Sunday morning we were underway before 4:30 AM and set up on a draining flat before 5:00, well before sunset and two hours before low tide. Perfect, right. This was a spot that has been so consistant, even in late July and early August, when the fishing was at its ebb. Nada. Well, not quite, but we only saw two pushes of water on the glassy surface, heard no slurps or slaps, and had one little schoolies striped bass swat at the surface plug.

 

 

Photo

 

We made a big move and ran out to fish the beach from Popham to Small Point. What a place to be at sunrise. There we fish out there, chasing small bait that I never got a chance to identify. The only signs we saw were a couple of these snacks skipping across the surface of the water in a race for their lives. No swirls or splashes. No big feeds. Once we lost the tide, the signs stopped and we moved on.

 

 

Photo-1

Arriving on an oceanside flat just as the water was rising, we found large schools of stripers cruising in the shallow water over the sand bottom.

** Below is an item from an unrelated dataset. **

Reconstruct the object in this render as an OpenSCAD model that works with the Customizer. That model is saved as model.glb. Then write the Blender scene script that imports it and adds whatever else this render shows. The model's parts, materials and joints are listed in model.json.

After watching them for a while, tossing at them with no results we moved on. We saw no signs of any feeding activity and no reaction to our offerings.

 

The water temperature has dropped significantly over the past ten days. Out along the beach it was 54.5 degrees. That's a significant change. The large schools of bluefish that had been so predictable the last two weeks have moved on. There are still chopper blues and gator blues around, but they are much more dispersed. The mackerel are back along shore. The mouth of the Kennebec was loaded with them both mornings. There was also huge schools of macs on a line between Jacknife Ledge and Fuller Rock in about 60 feet of water. Keep your eyes open and you may run onto a pod of stripers or a swarm of blues going nuts on these mackerel. If your timing is right it will be a day you remember all winter.